A FEW weeks ago, we were investigating the copper mine at the foot of Slee Gill in Richmond, which was connected to Green Bridge by a hand-pushed railway. The large and level stones on which the rails once sat can still be seen running along the edge of the River Swale.

Beside the railway and the bridge was a pub, called the Good Intent, where Sandy Delf has discovered that the great-grandparents of her husband Chris were the landlords in the early 1880s. They were Jane and Richard Lawson, and their eldest son, Richard, was born in the Good Intent in 1881.

Soon they moved up the hill to take on the Holly Hill Inn, where they had nine more children. Richard, the eldest, became a well known local character, farming at Gillingwood Hall near Gilling West.

The Holly Hill is very much still going, but the Good Intent closed before the start of the First World War when the mine shut. Its building and its name survive as a private house.

The Holly Hill Inn, Richmond, with Jane Lawson at the door in about 1901

The Holly Hill Inn, Richmond, with Jane Lawson at the door in about 1901

There are, or have been, Good Intent pubs all over the country. Many are in the south and many have pictures of sailing ships in full rigging on their sign.

In the days when our seas were full of ships, the Good Intent was an extremely popular name for vessels. Most were merchant or fishing ships – the Canadians once had lots of whalers called the Good Intent, perhaps ironically – but some were warships.

The Good Intent, at the foot of Sleegill, was once a pub. On the right, is the ramp down from Green Bridge to the copper railway

The Good Intent, at the foot of Sleegill, was once a pub. On the right, is the ramp down from Green Bridge to the copper railway

In 1800 alone, five British ships called the Good Intent were sunk, usually by privateers – pirates who were commissioned by hostile countries like Napoleon’s France to attack British shipping. For instance, on January 26 that year, the Good Intent was captured by Dutch privateers off the coast of Sunderland and scuttled.

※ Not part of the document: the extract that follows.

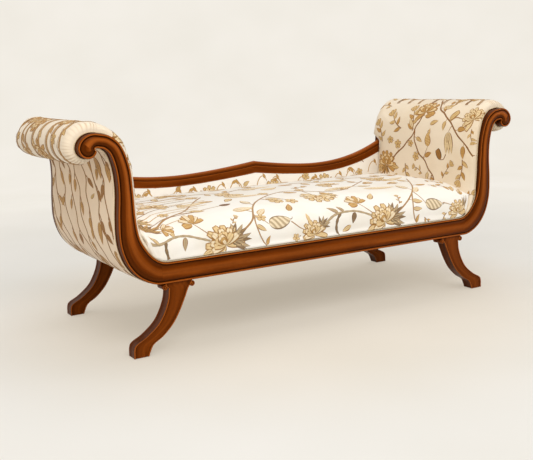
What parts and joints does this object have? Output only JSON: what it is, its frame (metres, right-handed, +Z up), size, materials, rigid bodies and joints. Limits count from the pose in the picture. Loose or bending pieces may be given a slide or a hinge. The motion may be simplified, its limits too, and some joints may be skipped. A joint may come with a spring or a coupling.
{
  "type": "recamier",
  "caption": "Low daybed sofa with two outward scrolled arms, a shaped low back rail, carved moulded frame, sabre legs and an upholstered seat",
  "frame": {"origin": "on the floor, at the middle of the footprint", "axes": "X along the seat to the right as seen from the front, Y from front to back, Z up"},
  "size_m": [2.1548, 0.77, 0.8713],
  "materials": {
    "show_wood": "reddish brown wood with a polished finish",
    "frame_wood": "plain sawn beech, unfinished",
    "cover_cloth": "ivory silk with gold and brown embroidery",
    "filling": "soft padding",
    "trim_cord": "twisted cord in pale gold",
    "steel": "plain bright steel",
    "twine": "twine",
    "hessian": "coarse hessian",
    "dust_cloth": "thin black cloth"
  },
  "bodies": {
    "root": {"front_rail": "show_wood", "back_rail": "show_wood", "front_scroll_left": "show_wood", "front_scroll_right": "show_wood", "back_scroll_left": "show_wood", "back_scroll_right": "show_wood", "crest_rail": "show_wood", "leg_front_left": "show_wood", "leg_front_right": "show_wood", "leg_back_left": "show_wood", "leg_back_right": "show_wood", "end_rail_left": "frame_wood", "end_rail_right": "frame_wood", "seat_braces": "frame_wood", "corner_blocks": "frame_wood", "back_posts": "frame_wood", "arm_slats_left": "frame_wood", "arm_slats_right": "frame_wood", "roll_rail_left": "frame_wood", "roll_rail_right": "frame_wood", "rail_dowels": "frame_wood", "seat_cover": "cover_cloth", "arm_cover_left": "cover_cloth", "arm_cover_right": "cover_cloth", "arm_outer_cover_left": "cover_cloth", "arm_outer_cover_right": "cover_cloth", "back_cover_inside": "cover_cloth", "back_cover_outside": "cover_cloth", "seat_padding": "filling", "arm_padding_left": "filling", "arm_padding_right": "filling", "back_padding": "filling", "seat_trim": "trim_cord", "arm_trim_left": "trim_cord", "arm_trim_right": "trim_cord", "leg_bolts": "steel", "seat_springs": "steel", "spring_clips": "steel", "glides": "steel", "spring_ties": "twine", "seat_lining": "hessian", "dust_cover": "dust_cloth"}
  },
  "joints": []
}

So most Good Intent pubs were named after a ship.

Richard Lawson, who was born at the Good Intent, is the tall chap at the back in the centre of the picture wearing a hat. It is market day outside the Bishop Blaize Inn in Richmond Market Place

Richard Lawson, who was born at the Good Intent, is the tall chap at the back in the centre of the picture wearing a hat. It is market day outside the Bishop Blaize Inn in Richmond Market Place

The obvious flaw to this theory is that Richmond is practically in the middle of the country. A more non-coastal community is hard to imagine.

But then so is Middleton One Row, where there is a pub named after a naval dockyard on the south coast.

The Hurworth Hunt meeting outside the Devonport in Middleton One Row

The Hurworth Hunt meeting outside the Devonport in Middleton One Row

The pub, the Devonport, was rebuilt in the early 1820s to cater for an explosion of tourists coming to take the waters of nearby Dinsdale Spa.

The village, on the banks of the Tees to the south of Darlington, had for centuries had the Killinghall family as it lords of the manor. When the last of the Killinghalls died childless in 1762, the estate was inherited by his cousin once removed: William Pemberton, of Aislaby.

When his son died in 1801, he left the estate to his mother’s sisters, Elizabeth and Sally Cocks of Plymouth Dock on the south coast. They moved up, and when they died in the village in 1809 and 1811 respectively, their brother, Elisha, took over. Elisha’s son, Henry, was known as “Squire Cocks” and he was a major figure in Middleton for much of the 19th Century – the Fighting Cocks area gets its name from his emblem, which showed a couple of battling cockerels.

Plymouth Dock, where the Cocks family originated, was built around 1700 by the Government as a naval base, but it never was given an official name – it was referred to as the “dock near Plymouth”, and the residents called it “Devon’s nameless baby”. By 1800, Plymouth Dock – perhaps the best dockyard in the country – had grown so that it was bigger than Plymouth, and its proud residents resented being mistaken for, and lumped in with, the old town down the road.

In 1823, they petitioned King George IV to give them a proper name and as they were the port of Devon, Devonport became their name, with the king issuing a proclamation to that effect on January 1, 1824.

The people of Devonport rejoiced hugely at being freed from Plymouth with street parties and processions. Indeed, even the Cocks family of proud Devonportians, settling in to their role of lord of the manor on the River Tees, were delighted and so the newly rebuilt hotel in their village was given the name of the naval base.

So if landlocked Middleton One Row can have a nautical connection, why can’t the landlubbers of Richmond have drunk in a pub with a nautical name?